Writer's picture: IsparchitectureIsparchitecture

In this paper I propose a theory of architectural use value. This theory is based on a conception of meaning. By meaning we should not understand a cultural signified that a builder would intentionally encode. We should understand meaning rather as significance within an ongoing use process. In our involvement with buildings a dialectic takes place between that which the building shapes, offers and limits on the one hand, and on the other hand, what we who use the building come to invest in it. We do that through various mental activities, which appropriate the built space. Between imposition and appropriation the built space acquires what I propose to call 'semiotic use value'. This is not a pragmatic value determined by ostensible function, but an incrementally growing value of the building as it exists in history. Semiotic use value is determined along the two axes of differentiation and temporality: buildings, walls, doors establish difference in space – and we in our movements through space negotiate those differences.
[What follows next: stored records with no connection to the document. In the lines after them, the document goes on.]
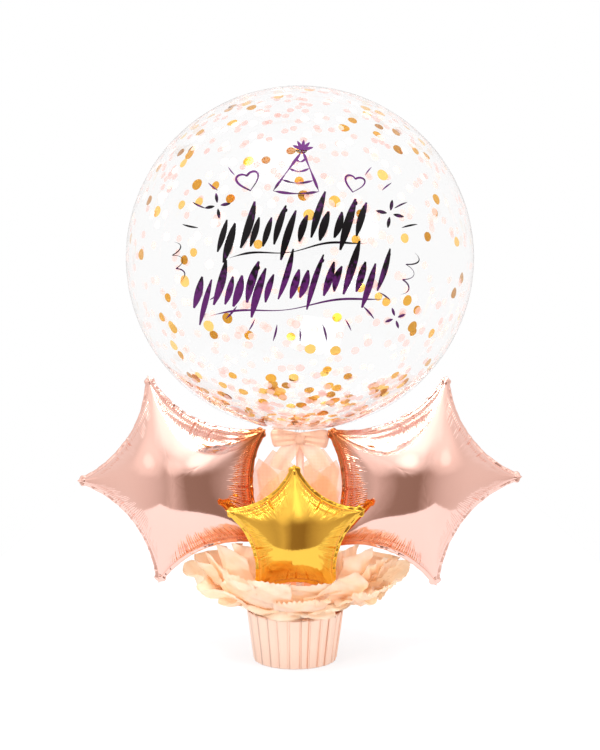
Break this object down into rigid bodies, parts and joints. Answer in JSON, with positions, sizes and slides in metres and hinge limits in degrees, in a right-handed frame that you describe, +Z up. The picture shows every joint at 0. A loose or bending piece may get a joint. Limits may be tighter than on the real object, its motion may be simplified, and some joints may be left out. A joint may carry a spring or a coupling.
{
  "type": "party balloon arrangement",
  "caption": "Clear confetti bubble balloon on a slim tube with a bow, flanked by foil star balloons, rising from tissue paper in a pleated foil pot.",
  "frame": {"origin": "middle of the pot's flat underside, on the surface that the arrangement stands on", "axes": "+Z up, -Y to the front where the small gold star stands, +X to the viewer's right"},
  "size_m": [0.7792, 0.594, 0.996],
  "materials": {
    "bubble_film": "thin clear stretch film with a high gloss",
    "rose_foil": "metallised polyester film, rose gold mirror gloss",
    "gold_foil": "metallised polyester film, gold mirror gloss",
    "foil_card": "card with a rose gold foil face, satin metallic, knife pleated",
    "tube_plastic": "milky pink extruded plastic tube",
    "organza_ribbon": "sheer peach organza ribbon with a soft sheen",
    "tissue_paper": "thin cream peach tissue paper with pinked edges, matte and translucent",
    "net": "fine peach net, sheer"
  },
  "bodies": {
    "root": {"pot": "foil_card", "stand_tube": "tube_plastic", "bubble_balloon": "bubble_film", "bow": "organza_ribbon", "star_left": "rose_foil", "star_right": "rose_foil", "star_front": "gold_foil", "net_left": "net", "net_right": "net", "tissue_left": "tissue_paper", "tissue_left_front": "tissue_paper", "tissue_front_left": "tissue_paper", "tissue_front_right": "tissue_paper", "tissue_right_front": "tissue_paper", "tissue_right": "tissue_paper", "tissue_back_right": "tissue_paper", "tissue_back_left": "tissue_paper"}
  },
  "joints": []
}
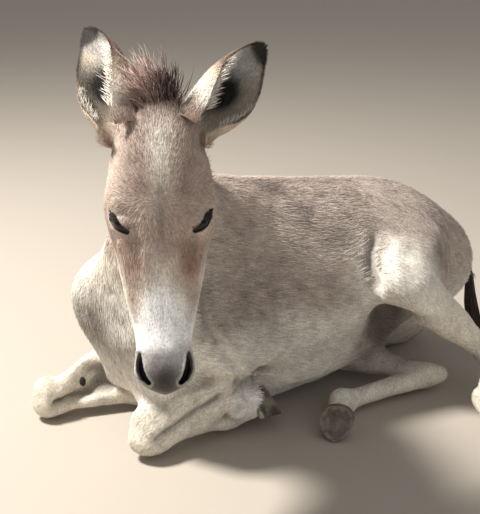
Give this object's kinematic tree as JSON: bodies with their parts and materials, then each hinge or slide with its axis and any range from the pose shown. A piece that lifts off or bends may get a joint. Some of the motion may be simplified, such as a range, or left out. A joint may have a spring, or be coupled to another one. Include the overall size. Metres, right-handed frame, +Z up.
{
  "type": "resting donkey",
  "caption": "Still, life-size donkey lying on its chest, forelegs folded and head turned to one side.",
  "frame": {"origin": "on the floor, under the middle of the model's box", "axes": "+Y from the chest to the buttocks, +X to the donkey's left, where it looks, +Z up"},
  "size_m": [0.6896, 1.1084, 0.7866],
  "materials": {
    "coat": "short dun hair, cream below, brown-grey on the back and brow",
    "mane": "upright brown-grey mane hair, and near black in the tail switch",
    "hoof": "grey-brown horn with growth rings, dusty",
    "eye": "wet, near black brown eye"
  },
  "bodies": {
    "root": {"trunk": "coat", "neck": "coat", "head": "coat", "ear_left": "coat", "ear_right": "coat", "eye_left": "eye", "eye_right": "eye", "mane": "mane", "tail": "coat", "tail_switch": "mane", "foreleg_left_forearm": "coat", "foreleg_left_cannon": "coat", "forehoof_left": "hoof", "foreleg_right_forearm": "coat", "foreleg_right_cannon": "coat", "forehoof_right": "hoof", "hindleg_left_thigh": "coat", "hindleg_left_gaskin": "coat", "hindleg_left_cannon": "coat", "hindhoof_left": "hoof", "hindleg_right_thigh": "coat", "hindleg_right_gaskin": "coat", "hindleg_right_cannon": "coat", "hindhoof_right": "hoof"}
  },
  "joints": []
}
Differentiation also enables buildings to organise a social temporality. By separating certain spaces from others, buildings create the possibility of social coexistence centered around generic activities. These activities are not necessarily stipulated or culturally articulated. There can be a foreground activity and an attendant activity, which is equally significant, typically that would be: making friends, flirting, maintaining conventional relationships, in short all manners of connecting activities, which the built space can facilitate. I will further emphasise that the social significance of built space is not reducible to hierarchy, or ideological purpose, in the manner theorised by Henri Lefevre. Built space produces micro-social conditions of interaction and temporal organisation, which are then, subsequently, invested with meaning through our mental appropriations. Semiotic use value is the outcome of this process. I will illustrate this theory with phenomenological descriptions of public buildings and spaces: the Oslo town hall, Berlin Alexander Platz, the old Sorbonne building.